-- EXERCISE DESCRIPTION --
Wherever the word "nodeName" appears in a line, copy that line.

-- TASK MATERIAL --
-- begin --
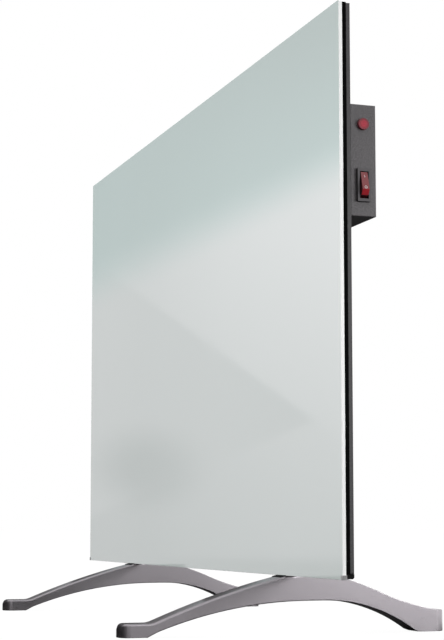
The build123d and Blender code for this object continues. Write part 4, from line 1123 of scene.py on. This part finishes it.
# The room that the glass mirrors: two seams, a soft horizon and a dim patch, brighter to its left
cardLook = {
    "distance": -4.0,
    "span": (-3.2, 0.2),
    "height": (-0.02, 3.4),
    "groundEnd": -0.45,
    "groundHeight": 1.0 * mm,
    "dimEnd": -0.94,  # where the ramps below start, in Y
    "nearStep": 0.18,
    "seamUpper": ((-0.926, 1.123), (-1.834, 0.535)),
    "seamLower": ((-0.934, 0.157), (-1.834, 0.535)),
    "seamSoft": 0.012,
    "horizon": ((-1.248, 1.207), (-1.929, 1.574)),
    "horizonSoft": 0.11,
    "horizonFade": 0.53,
    "skyRamp": (0.42, 0.57),
    "upperRamp": (0.68, 1.17),
    "upperSag": (1.25, 0.6),
    "wedgeRamp": (0.68, 0.36),
    "lowerRamp": (0.55, 0.5),
    "lowerRise": 0.5,
    "patch": (-1.14, 0.34),
    "patchReach": (0.24, 0.17),
    "patchDepth": 0.27,
    "patchFade": (0.2, 1.2),
    "skyTint": (0.7, 1.0, 1.0),
    "wallTint": (1.06, 1.0, 1.03),
    "flags": (  # place, turn, size, tone
        ((-1.5, -3.6, 0.9), 0, (5.0, 1.8), 0.01),
        ((-0.12, -0.09, 0.022), 90, (0.18, 0.044), 0.03),
        ((0.10, 0.16, 0.075), 90, (0.29, 0.15), 0.1),
        ((0.28, 0.274, 0.04), 0, (0.34, 0.12), 1.3),
    ),
    "toeFlags": (  # the same, from the front left corner of each foot
        ((-0.035, -0.017, 0.02), 0, (0.09, 0.04), 0.01),
        ((0.03, -0.028, 0.02), 0, (0.05, 0.04), 0.05),
        ((0.08, -0.045, 0.02), 0, (0.07, 0.04), 0.2),
        ((-0.006, 0.135, 0.031), 90, (0.07, 0.062), 0.06),
        ((-0.017, 0.008, 0.02), 90, (0.05, 0.04), 0.01),
        ((-0.03, 0.10, 0.026), 90, (0.14, 0.052), 0.12),
    ),
}


def seamReach(tree, point, seam):  # distance above the seam
    (firstY, firstZ), (lastY, lastZ) = seam
    run = Vector((lastY - firstY, lastZ - firstZ)).normalized()
    across = Vector((0, -run.y, run.x)) if run.x > 0 else Vector((0, run.y, -run.x))
    offset = across.y * firstY + across.z * firstZ
    reach = addNode(tree, "VectorMath", {0: point, 1: across}, operation="DOT_PRODUCT")
    return sums(tree, "SUBTRACT", reach.outputs["Value"], offset)


def makeWallTones(look):
    material, tree = startGlow("wallTones")
    point = objectPoint(tree)
    spread = addNode(tree, "SeparateXYZ", {0: point}).outputs
    height = spread["Z"]
    beside = sums(tree, "SUBTRACT", look["dimEnd"], spread["Y"])
    aside = sums(tree, "MAXIMUM", beside, look["nearStep"])

    def ramp(name, change=None):
        start, gain = look[name]
        if change:
            gain = sums(tree, "ADD", gain, change)
        return sums(tree, "MULTIPLY_ADD", aside, gain, start)

    def isAbove(name, soft):
        reach = seamReach(tree, point, look[name])
        return stretch(tree, reach, -soft, soft, kind="SMOOTHSTEP")

    def blend(amount, first, second):
        return addNode(tree, "Mix", {0: amount, 2: first, 3: second}).outputs[0]

    sagHeight, sagGain = look["upperSag"]
    sag = stretch(tree, height, sagHeight - 1, sagHeight, -sagGain, 0.0)
    rise = sums(tree, "MULTIPLY", height, look["lowerRise"])
    inWedge = isAbove("seamLower", look["seamSoft"])
    below = blend(inWedge, ramp("lowerRamp", rise), ramp("wedgeRamp"))
    wall = blend(isAbove("seamUpper", look["seamSoft"]), below, ramp("upperRamp", sag))
    skyStart, skyGain = look["skyRamp"]
    aboveHorizon = seamReach(tree, point, look["horizon"])
    fade = stretch(tree, aboveHorizon, 0, look["horizonFade"], skyGain, 0.0)
    sky = sums(tree, "MULTIPLY_ADD", aside, fade, skyStart)
    inSky = isAbove("horizon", look["horizonSoft"])
    patchY, patchZ = look["patch"]
    reachY, reachZ = look["patchReach"]
    shift = {0: point, 1: (0, patchY, patchZ)}
    fromPatch = addNode(tree, "VectorMath", shift, operation="SUBTRACT").outputs[0]
    shrink = {0: fromPatch, 1: (0, 1 / reachY, 1 / reachZ)}
    scaled = addNode(tree, "VectorMath", shrink, operation="MULTIPLY").outputs[0]
    apart = addNode(tree, "VectorMath", {0: scaled}, operation="LENGTH").outputs["Value"]
    dim = stretch(tree, apart, *look["patchFade"], look["patchDepth"], 0.0, "SMOOTHSTEP")
    strength = sums(tree, "SUBTRACT", blend(inSky, wall, sky), dim)
    tint = mixColours(tree, inSky, rgb(*look["wallTint"]), rgb(*look["skyTint"]))
    endGlow(tree, tint, strength)
    return material


def makeCard(name, material, place, rotation, width, depth):
    bpy.ops.object.select_all(action="DESELECT")
    bpy.ops.mesh.primitive_plane_add(size=1, location=place, rotation=rotation)
    card = bpy.context.active_object
    card.name = name
    card.scale = (width, depth, 1)
    settle(card)
    card.data.materials.append(material)
    card.visible_camera = card.visible_diffuse = card.visible_shadow = False
    card.visible_transmission = False


def startGlow(name):
    material = bpy.data.materials.new(name)
    material.use_nodes = True
    tree = material.node_tree
    tree.nodes.clear()
    return material, tree


def endGlow(tree, tone, strength):
    emission = addNode(tree, "Emission", {"Color": tone, "Strength": strength})
    addNode(tree, "OutputMaterial", {"Surface": emission.outputs[0]})


def makeCards(look):
    tones = makeWallTones(look)
    low, high = look["height"]
    start, end = look["span"]
    middleY = (start + end) / 2
    wallPlace = (look["distance"], middleY, (low + high) / 2)
    makeCard("mirroredWall", tones, wallPlace, (0, math.radians(90), 0), high - low, end - start)
    groundPlace = ((look["distance"] + look["groundEnd"]) / 2, middleY, look["groundHeight"])
    groundWidth = look["groundEnd"] - look["distance"]
    makeCard("mirroredGround", tones, groundPlace, (0, 0, 0), groundWidth, end - start)
    flags = list(look["flags"])
    for nodeName in ("foot_right", "foot_left"):
        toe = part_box(nodeName)[0]
        for place, turn, size, tone in look["toeFlags"]:
            flags.append(((toe.x + place[0], toe.y + place[1], place[2]), turn, size, tone))
    for number, (place, turn, size, tone) in enumerate(flags):
        flag, tree = startGlow("flagTone" + str(number))
        endGlow(tree, rgb(tone, tone, tone), 1.0)
        facing = (math.radians(90), 0, math.radians(turn))
        makeCard("flag" + str(number), flag, place, facing, *size)


makeWorld(studioLook)
makeFloor(studioLook)
for lampName, look in lampPlaces.items():
    makeLamp(lampName, look)
makeCards(cardLook)
print("studio lit")
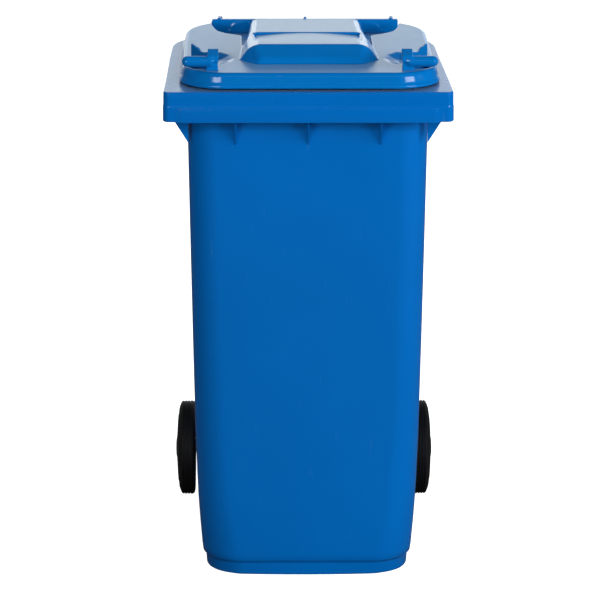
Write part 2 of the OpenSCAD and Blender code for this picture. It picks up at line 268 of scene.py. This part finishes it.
def gradient(fn, p, e=0.25):
    out = np.zeros_like(p)
    for k in range(3):
        q = p.copy()
        q[:, k] += e
        hi = fn(q[:, 0], q[:, 1], q[:, 2])
        q[:, k] -= 2 * e
        out[:, k] = (hi - fn(q[:, 0], q[:, 1], q[:, 2])) / (2 * e)
    return out


def make_mesh(name, verts, faces):
    me = bpy.data.meshes.new(name)
    me.from_pydata([tuple(v) for v in verts], [], [tuple(int(i) for i in f) for f in faces])
    me.update()
    ob = bpy.data.objects.new(name, me)
    bpy.context.scene.collection.objects.link(ob)
    return ob


def apply_all(ob):
    """Applies every modifier."""
    dg = bpy.context.evaluated_depsgraph_get()
    dg.update()
    me = bpy.data.meshes.new_from_object(ob.evaluated_get(dg))
    old = ob.data
    ob.modifiers.clear()
    ob.data = me
    me.name = old.name
    bpy.data.meshes.remove(old)
    return ob


def build_lid():
    h = 2.15
    xs = np.arange(-1, int(266 / h) + 2) * h + h / 2      # half of the lid, mirrored below
    ys = np.arange(14.0, 730.0, h)
    zs = np.arange(998.0, 1097.0, h)
    half = np.empty((len(xs), len(ys), len(zs)), np.float32)
    Y, Z = np.meshgrid(ys.astype(np.float32), zs.astype(np.float32), indexing="ij")
    step = 16
    for i in range(0, len(xs), step):
        X = xs[i:i + step].astype(np.float32)[:, None, None]
        half[i:i + step] = lid_sdf(X, Y[None], Z[None])
    half = half[1:]
    values = np.concatenate([half[::-1], half], 0)
    origin = (-xs[-1], ys[0], zs[0])
    verts, quads = surface_nets(values, origin, h)
    for _ in range(3):
        f = lid_sdf(verts[:, 0], verts[:, 1], verts[:, 2])
        g = gradient(lid_sdf, verts)
        n2 = np.maximum((g ** 2).sum(1), 0.25)
        move = -g * (f / n2)[:, None]
        length = np.sqrt((move ** 2).sum(1))
        move *= np.minimum(1.0, h * 0.5 / np.maximum(length, 1e-9))[:, None]
        verts = verts + move
    ob = make_mesh("lid_shell", verts, quads)
    me = ob.data
    limit = 185_000
    tris = len(me.polygons) * 2
    if tris > limit:
        md = ob.modifiers.new("thin", "DECIMATE")
        md.ratio = limit / tris
        md.use_collapse_triangulate = True
        apply_all(ob)
        me = ob.data
    co = np.zeros(len(me.vertices) * 3)
    me.vertices.foreach_get("co", co)
    co = co.reshape(-1, 3)
    g = gradient(lid_sdf, co, 0.4)
    g /= np.maximum(np.sqrt((g ** 2).sum(1)), 1e-9)[:, None]
    place = co.copy()
    place[:, 0] += SHIFT - 3.2 * sstep((co[:, 1] - 30.0) / 380.0) * (1.0 - sstep((co[:, 1] - 590.0) / 40.0))
    me.vertices.foreach_set("co", row(place).ravel())
    me.polygons.foreach_set("use_smooth", [True] * len(me.polygons))
    me.update()
    me.normals_split_custom_set_from_vertices([tuple(v) for v in g])
    me.update()
    return ob


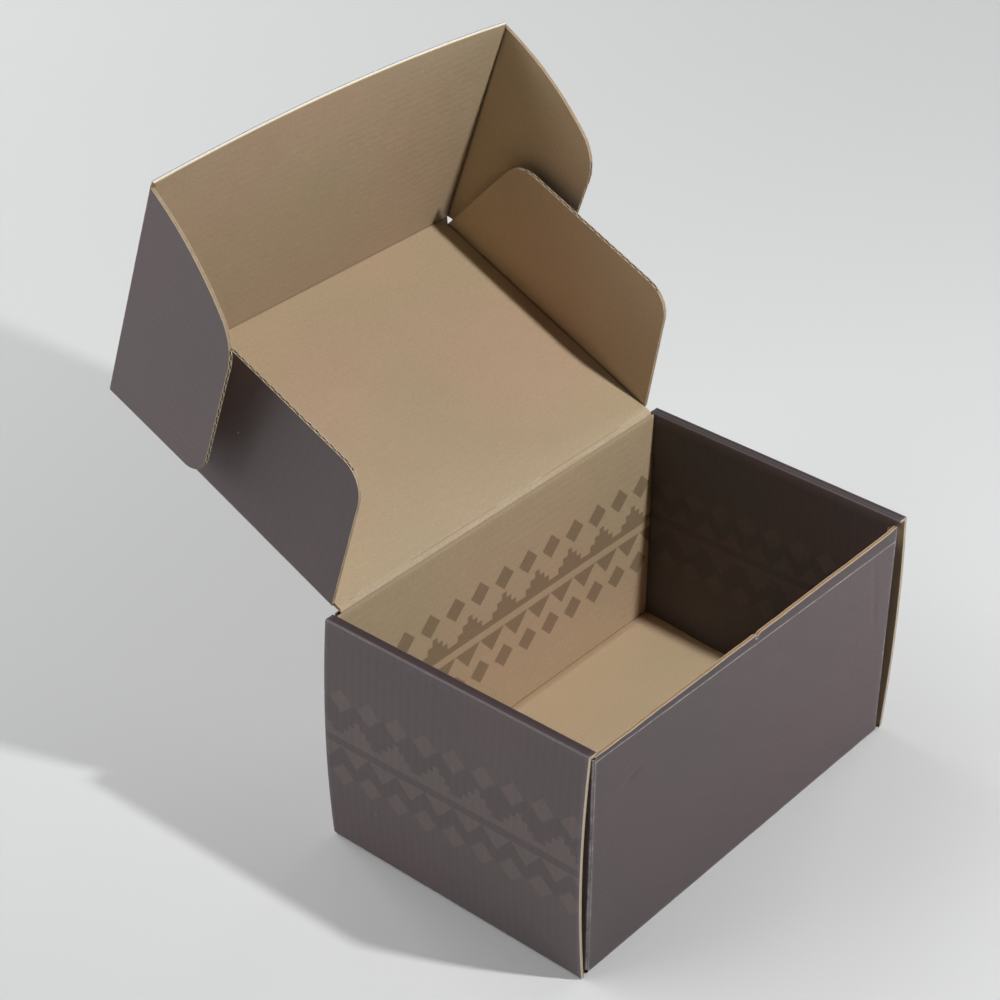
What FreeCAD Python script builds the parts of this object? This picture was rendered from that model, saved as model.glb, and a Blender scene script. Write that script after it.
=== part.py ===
import FreeCAD, Part
import math
import os

# A corrugated mailer box with its lid thrown back, folded from one sheet of fluted board.
# Millimetres, +Z up. The origin is the middle of the base's underside; +X runs along the
# lid's crease to the right, and the front wall faces -Y. The flutes run along X in the
# flat sheet, so they stand upright in the side walls and open at the lid flaps' free edges.

# The board
BOARD = 1.3             # thickness
LINER = 0.22            # each facing paper
MEDIUM = 0.2            # the fluted paper between them
FLUTE_PITCH = 3.4
FLUTE_START = 3.0       # a flute is crushed shut this far from the crease

# The tray
BASE_WIDTH = 169.4      # over the side walls' feet, along X
BASE_OFFSET = -0.8      # the box leans: its foot and its front wall sit off the middle
DEPTH = 105.8           # over the front and rear walls, along Y
WALL_HEIGHT = 88.8      # to the top of the rolled side walls
FRONT_DROP = 2.1        # the front wall is a single board, cut this much lower
RIM_SPREAD_FRONT = 1.1  # the box is this much wider over the side walls' top creases
RIM_SPREAD_REAR = 2.8   # and this much at the rear
BOW_LEFT = 3.1          # how far a side wall bows out at mid height
BOW_RIGHT = 2.3
FOLD_RADIUS = 0.6       # outer radius of the base's front and rear folds
PLY_GAP = 0.1           # between plies that lie on each other
RIM_RADIUS = 0.9        # outer radius of the side walls' top creases
SIDE_OVERHANG = 0.25    # the side walls' cut edges stand past the front and rear faces
FRONT_INSET = 2.9       # the front wall's corner folds lie this far in from the feet
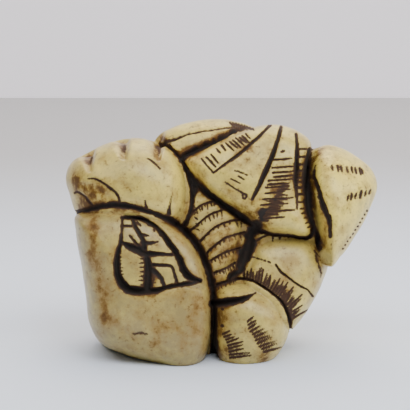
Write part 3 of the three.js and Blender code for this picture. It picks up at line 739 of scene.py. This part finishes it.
stains = {
    # brown smudges: x, up, half width, half height, strength
    "front": [
        (-17.6, 24.2, 2.4, 1.6, 1.1), (-19.6, 22.6, 1.2, 1, 0.7), (-20.3, 26.2, 1.2, 1.6, 0.75),
        (-18.7, 28.9, 0.4, 0.9, 1.8), (-13.8, 30.5, 0.4, 0.9, 1.8), (-9, 30.4, 0.5, 1, 1.8),
        (-8, 26.9, 0.3, 0.3, 0.4), (-7.2, 27, 0.3, 0.5, 0.4), (-9.3, 9.6, 1, 0.5, 0.5),
        (-10.4, 8, 1.2, 0.8, 0.35), (-8.8, 3.3, 0.8, 0.8, 0.3), (-3.4, 9, 0.8, 1.6, 0.4),
        (-4, 4, 1, 1.2, 0.25), (-2.6, 2, 0.6, 1.2, 0.4), (-13, 2.4, 2, 0.7, 0.3),
        (-9.2, 12, 0.6, 0.6, 2.2), (0.3, 6.6, 1.4, 1.4, 0.8), (0.2, 4.6, 1, 0.9, 0.6),
        (0.2, 2, 1, 0.8, 0.6), (5.8, 1.2, 1.1, 0.9, 0.6), (6, 21.4, 1.5, 1.8, 0.5),
        (5.8, 3, 1.3, 1.7, 0.4), (1.8, 2.2, 1.2, 1.5, 0.45), (7.8, 24.3, 1.4, 1.4, 0.5),
        (0, 17, 3.2, 6, 0.35), (0.8, 15.4, 2, 3, 0.4), (3.8, 30, 1.5, 1.2, 0.6),
        (9, 11.5, 1.6, 2, 0.4), (16, 17.5, 1.2, 1.5, 0.25), (-9, 5, 7, 4, 0.16),
        (-3.9, 28.9, 1.2, 1.5, 0.4), (8.3, 24.5, 2, 3.2, 0.35), (11.3, 26, 0.7, 4, 0.4),
        (3.5, 21.8, 1.5, 1, 0.5), (2, 24.5, 1.5, 1, 0.3), (12.7, 24, 0.5, 4, 0.25),
        (14.3, 17, 0.5, 2.5, 0.5), (-8.4, 31.7, 1.3, 0.5, 0.9), (13.4, 29.6, 0.8, 0.8, 0.4),
        (18.5, 27.4, 2, 0.6, 0.25), (5.2, 17.4, 1.3, 1, 0.55), (13.6, 14, 1, 1.2, 0.45),
    ],
    "back": [
        (2.8, 21, 2.8, 2.6, 0.45), (1.2, 13.5, 2.8, 2.6, 0.45), (-12, 26, 5, 3, 0.25),
        (6, 4, 8, 2.5, 0.35), (-9, 4, 6, 2.5, 0.3), (12, 24, 3, 3, 0.25),
    ],
    # brown lines: places along them, half width, strength
    "streaks": [
        ([(-18, 20.6), (-17.8, 16.2), (-16.9, 12.3), (-16.4, 9.1), (-15.9, 5.8)], 0.95, 0.6),
        ([(-6.4, 29.6), (-4.2, 30.45), (-1, 31.85), (2.2, 33.1)], 0.4, 0.9),
    ],
    # paler patches worn by handling, and one painted highlight on the drop's dome: x, up, half width,
    # half height, how much tone they add
    "rubsAndHighlight": [
        (-15.5, 18.6, 2.2, 3, 0.28), (-12.5, 6, 3, 4, 0.06), (-6, 26.5, 2, 3, 0.22),
        # the patch at 17.8, 25.8 is a painted highlight on the drop's dome
        (17.8, 25.8, 2.8, 2.8, 0.55), (-10.5, 14.5, 4, 4.5, 0.25), (-2, 27.5, 2, 1.2, 0.14),
        (3.5, 27, 2.5, 2, 0.12), (10, 15.2, 3, 1.5, 0.12), (-3, 33.6, 4, 0.6, 0.2),
    ],
    "crease": (0.16, 0.3),  # mm of hollow that inks a crease past the silhouette, and its rim
    "spread": [(0.9, 12), (0.45, 70)],  # how strongly soaked ink stains, and rounds of spreading
    "hollows": (0.3, 0.5, 0.4),  # mm of hollow that stains fully, the most it may, the front's share
    "inMouth": 0.4,  # share of the stain on the hand and cloth in the mouth, which stay clean
    "wearHeight": 0.08,  # mm by which a ridge stands out where it is worn fully
    "toneRounds": 25,  # rounds of spreading that blend one form's tone into the next
}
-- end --
-- EXERCISE RESPONSE --
    for nodeName in ("foot_right", "foot_left"):
        toe = part_box(nodeName)[0]